◆ Objective ◆
What is needed is an exact copy of the lines from the line containing "leaf_mesh(bm, leaf_points(stem, placed[stem, row[0]]))" to the line containing "before = set(bpy.data.objects)", both lines included, and nothing else.

◆ Data extract ◆
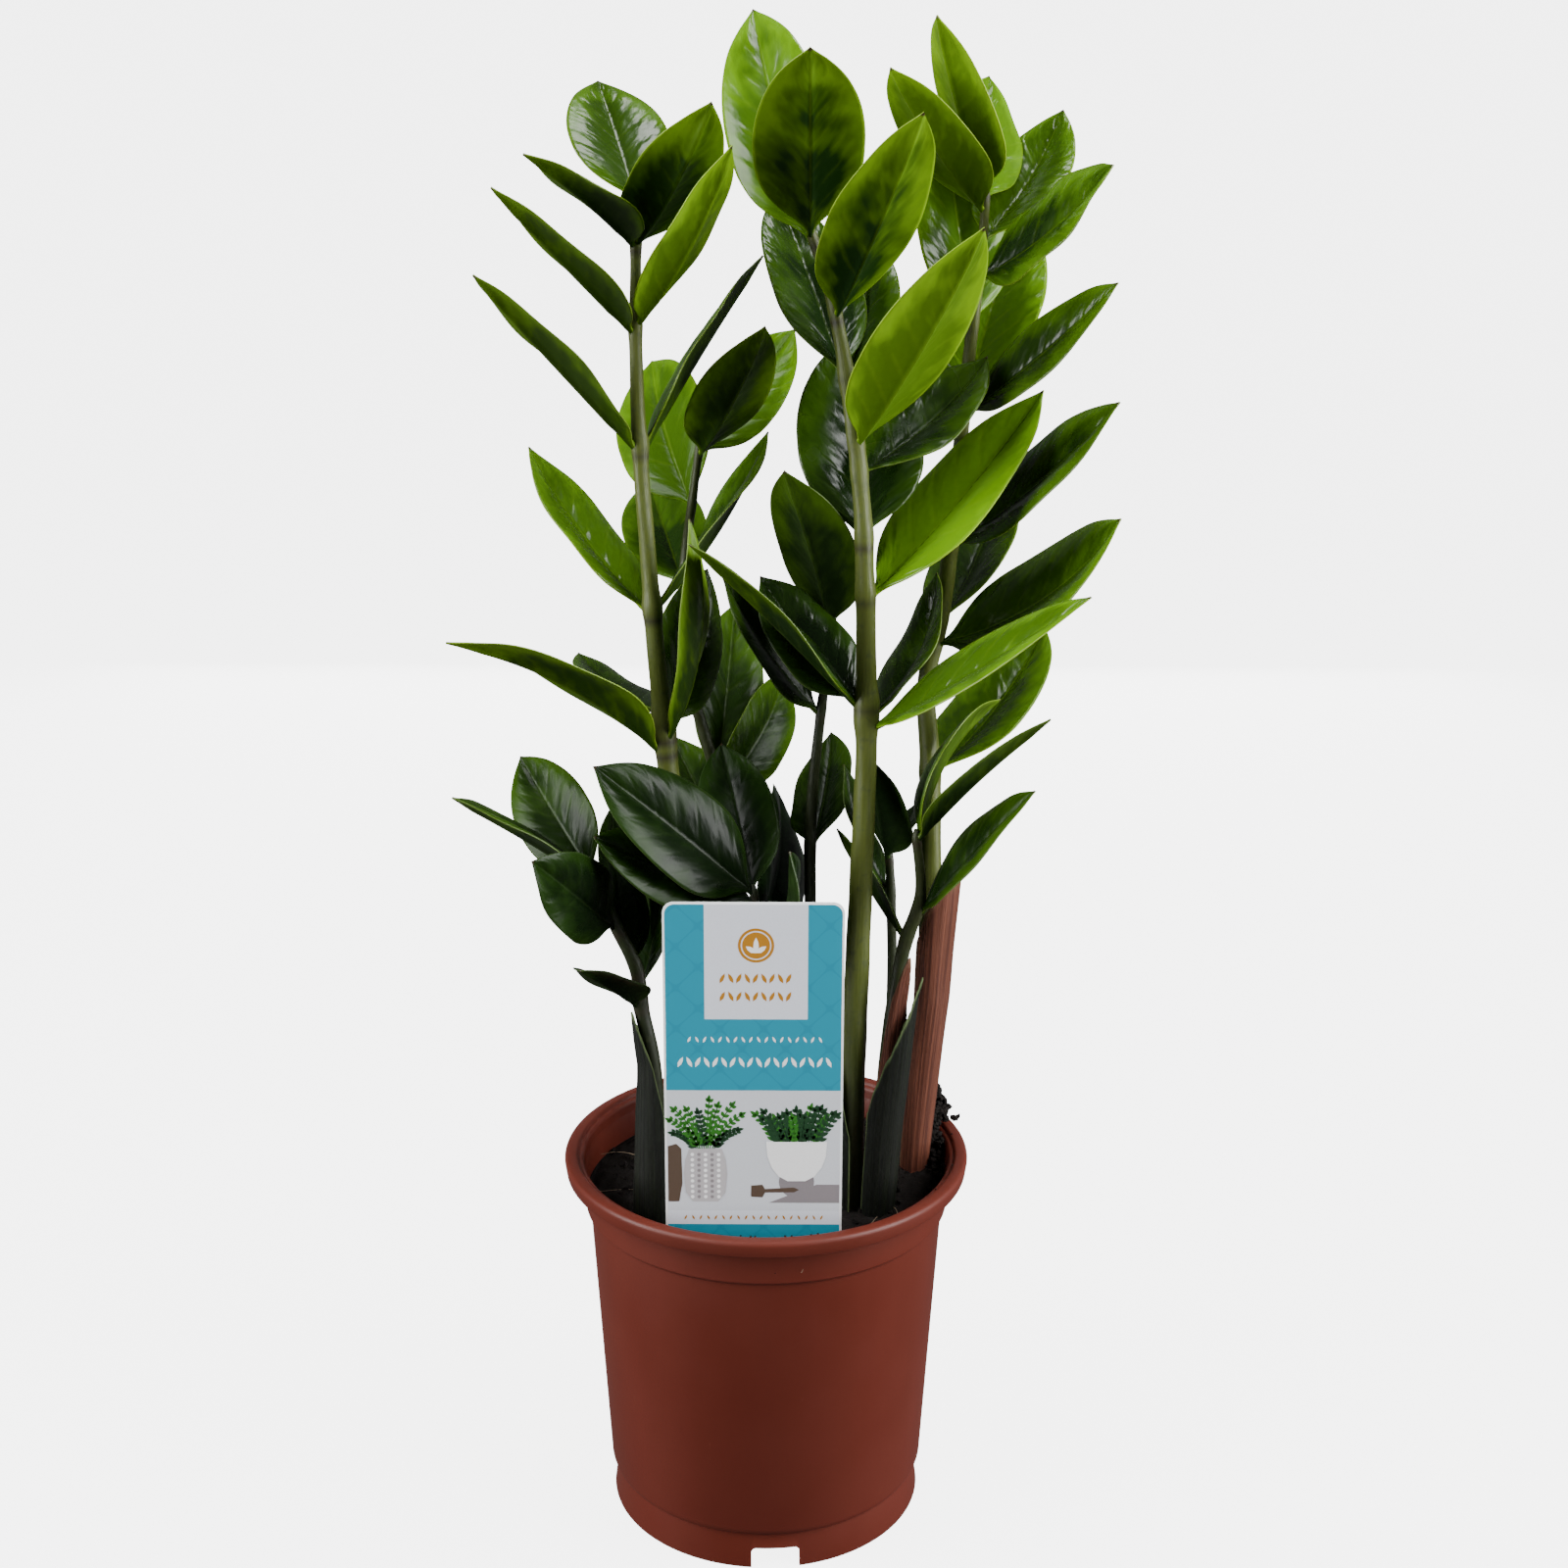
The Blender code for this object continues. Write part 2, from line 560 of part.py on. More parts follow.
def make_label():
    bm = bmesh.new()
    half, corner = LABEL_WIDTH / 2, LABEL_CORNER
    bottom, top = SOIL_LEVEL - LABEL_DEPTH, SOIL_LEVEL - LABEL_DEPTH + LABEL_HEIGHT
    reach = half + abs(LABEL_OFFSET)
    inner = inside_radius(bottom) - 0.002
    front = -math.sqrt(inner ** 2 - reach ** 2)
    outline = [(-half, bottom), (half, bottom)]
    for start, cx in ((0, half - corner), (90, corner - half)):
        for step in range(5):
            angle = math.radians(start + 22.5 * step)
            outline.append((cx + corner * math.cos(angle), top - corner + corner * math.sin(angle)))
    rings = []
    for y in (front, front - LABEL_THICKNESS):
        rings.append([bm.verts.new((LABEL_OFFSET + x, y, z)) for x, z in outline])
    join_rings(bm, rings)
    add_object("plant_label", bm, "label")
    slot = bmesh.new()
    rings = []
    for y in (front + GAP, front - LABEL_THICKNESS - GAP):
        rings.append([slot.verts.new((LABEL_OFFSET + x, y, z)) for x, z in (
            (-half - GAP, bottom - GAP), (half + GAP, bottom - GAP), (half + GAP, top),
            (-half - GAP, top))])
    join_rings(slot, rings)
    return slot, front


def make_sheath(name, bm):
    """A leafy scale wrapped part way round a stem's base, its top cut to a point."""
    stem, low, high, heading, half_angle, r0, r1, lean, drop, power, peak = SHEATHS[name]
    columns, levels = 10, 6
    shells = []
    for inner in (True, False):
        grid = []
        for j in range(levels + 1):
            row = []
            for i in range(columns + 1):
                t = -1 + 2 * i / columns
                angle = math.radians(heading + t * half_angle)
                fall = drop * (abs(t - peak) / (1 + abs(peak))) ** power
                top = low + (high - low) * (1 - fall)
                height = low + (top - low) * j / levels
                centre = stem_at(stem, height)
                share = (height - low) / (high - low)
                radius = (r0 + (r1 - r0) * share) * MM
                radius = max(radius, centre[3] + GAP + 0.0004) + (0 if inner else SHEATH_THICKNESS)
                lean_out = lean * MM * share ** 2
                x = centre[0] + radius * math.cos(angle) + lean_out * math.cos(
                    math.radians(heading))
                y = centre[1] + radius * math.sin(angle) + lean_out * math.sin(
                    math.radians(heading))
                ground = SOIL_LEVEL + mound(x, y) + GAP * 2 + 0.0005
                z = max(centre[2], ground) if j else ground
                row.append(bm.verts.new((x, y, max(z, ground + 0.004 * j / levels))))
            grid.append(row)
        shells.append(grid)
    inner, outer = shells
    for j in range(levels):
        for i in range(columns):
            bm.faces.new((inner[j][i], inner[j + 1][i], inner[j + 1][i + 1], inner[j][i + 1]))
            bm.faces.new((outer[j][i], outer[j][i + 1], outer[j + 1][i + 1], outer[j + 1][i]))
    for j in range(levels):
        for i in (0, columns):
            bm.faces.new((inner[j][i], outer[j][i], outer[j + 1][i], inner[j + 1][i]))
    for i in range(columns):
        for j in (0, levels):
            bm.faces.new((inner[j][i], inner[j][i + 1], outer[j][i + 1], outer[j][i]))


def main():
    clear_scene()
    make_pot()
    soil = make_soil()
    cutter, front = make_label()
    obstacles = {}
    for stem in STEMS:
        rows = stem_frame(stem)
        grown = rows.copy()
        grown[0, 2] -= GAP
        count = int((grown[:, 2] < SOIL_LEVEL + 0.03).sum()) + 1
        tube(cutter, grown[:count], GAP)
        bm = bmesh.new()
        tube(bm, rows)
        obstacles[stem] = tree_of(bm)
    add_cutter = add_object("soil_cutter", cutter, "soil", helper=True)
    boolean(soil, add_cutter, "DIFFERENCE")
    for name in SHEATHS:
        bm = bmesh.new()
        make_sheath(name, bm)
        obstacles[name] = tree_of(bm.copy())
        brown = name in ("sheath_right", "sheath_front")
        add_object(name, bm, "sheath_brown" if brown else "sheath_dark")
    for name, height in (("plant_label", 0.0), ("rim", 0.0)):
        bm = bmesh.new()
        if name == "rim":
            bmesh.ops.create_cone(bm, cap_ends=True, segments=SEGMENTS, radius1=POT_RIM_RADIUS,
                                  radius2=POT_RIM_RADIUS, depth=POT_HEIGHT)
            bmesh.ops.translate(bm, verts=bm.verts, vec=(0, 0, POT_HEIGHT / 2 + 0.001))
        else:
            bmesh.ops.create_cube(bm, size=1.0)
            bmesh.ops.scale(bm, verts=bm.verts, vec=(LABEL_WIDTH, LABEL_THICKNESS, LABEL_HEIGHT))
            middle = SOIL_LEVEL - LABEL_DEPTH + LABEL_HEIGHT / 2
            bmesh.ops.translate(bm, verts=bm.verts, vec=(
                LABEL_OFFSET, front - LABEL_THICKNESS / 2, middle))
        obstacles[name] = tree_of(bm)
    placed = part_leaflets(obstacles)

    for stem in STEMS:
        bm = bmesh.new()
        tube(bm, stem_frame(stem))
        if stem in TALL:
            add_object("stem_" + stem, bm, "stem")
            for row in LEAFLETS[stem]:
                bm = bmesh.new()
                leaf_mesh(bm, leaf_points(stem, placed[stem, row[0]]))
                add_object(stem + "_" + row[0], bm, "leaf")
            continue
        shoot = add_object("shoot_" + stem, bm, "shoot")
        bm = bmesh.new()
        for row in LEAFLETS[stem]:
            leaf_mesh(bm, leaf_points(stem, placed[stem, row[0]], sunk=True))
        blades = add_object("blades_" + stem, bm, "shoot", helper=True)
        boolean(shoot, blades, "UNION")

    stand = bpy.data.objects.new("potted_plant", None)
    bpy.context.scene.collection.objects.link(stand)
    stand.location = (STAND_X, STAND_Y, 0.0)
    for obj in bpy.data.objects:
        if obj.type == "MESH":
            obj.parent = stand
    return placed


PLACED = main()
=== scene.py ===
# %% [markdown]
# # A potted ZZ plant
# A young ZZ plant stands in a thin nursery pot. Three tall fronds carry thick oval leaflets in
# two loose rows, and six short shoots fill the middle. Papery sheaths wrap the stem bases, and
# a plastic plant label is stuck in the peat in front of them.
# The solid model already says where every piece is. This lesson grows the visible surfaces
# around it: finer shapes, and finishes made with nodes.

# %% Load the frame and measure it
import json
import math
import random

import bmesh
import bpy
import numpy as np
from mathutils import Matrix, Vector, noise

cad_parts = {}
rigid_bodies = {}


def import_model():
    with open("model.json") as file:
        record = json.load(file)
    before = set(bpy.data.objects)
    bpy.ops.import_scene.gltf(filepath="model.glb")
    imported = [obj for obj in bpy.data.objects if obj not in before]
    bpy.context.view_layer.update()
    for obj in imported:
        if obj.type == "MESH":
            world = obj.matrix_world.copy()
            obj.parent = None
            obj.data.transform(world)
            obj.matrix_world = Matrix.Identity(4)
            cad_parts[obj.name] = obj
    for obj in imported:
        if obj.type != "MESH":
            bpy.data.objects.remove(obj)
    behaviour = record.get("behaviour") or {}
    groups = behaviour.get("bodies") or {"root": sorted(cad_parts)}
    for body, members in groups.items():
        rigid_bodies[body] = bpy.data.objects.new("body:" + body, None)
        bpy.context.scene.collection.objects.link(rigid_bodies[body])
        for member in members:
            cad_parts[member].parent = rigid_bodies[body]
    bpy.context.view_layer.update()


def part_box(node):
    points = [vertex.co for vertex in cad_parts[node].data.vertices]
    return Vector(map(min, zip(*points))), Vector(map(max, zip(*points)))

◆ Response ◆
                leaf_mesh(bm, leaf_points(stem, placed[stem, row[0]]))
                add_object(stem + "_" + row[0], bm, "leaf")
            continue
        shoot = add_object("shoot_" + stem, bm, "shoot")
        bm = bmesh.new()
        for row in LEAFLETS[stem]:
            leaf_mesh(bm, leaf_points(stem, placed[stem, row[0]], sunk=True))
        blades = add_object("blades_" + stem, bm, "shoot", helper=True)
        boolean(shoot, blades, "UNION")

    stand = bpy.data.objects.new("potted_plant", None)
    bpy.context.scene.collection.objects.link(stand)
    stand.location = (STAND_X, STAND_Y, 0.0)
    for obj in bpy.data.objects:
        if obj.type == "MESH":
            obj.parent = stand
    return placed


PLACED = main()
=== scene.py ===
# %% [markdown]
# # A potted ZZ plant
# A young ZZ plant stands in a thin nursery pot. Three tall fronds carry thick oval leaflets in
# two loose rows, and six short shoots fill the middle. Papery sheaths wrap the stem bases, and
# a plastic plant label is stuck in the peat in front of them.
# The solid model already says where every piece is. This lesson grows the visible surfaces
# around it: finer shapes, and finishes made with nodes.

# %% Load the frame and measure it
import json
import math
import random

import bmesh
import bpy
import numpy as np
from mathutils import Matrix, Vector, noise

cad_parts = {}
rigid_bodies = {}


def import_model():
    with open("model.json") as file:
        record = json.load(file)
    before = set(bpy.data.objects)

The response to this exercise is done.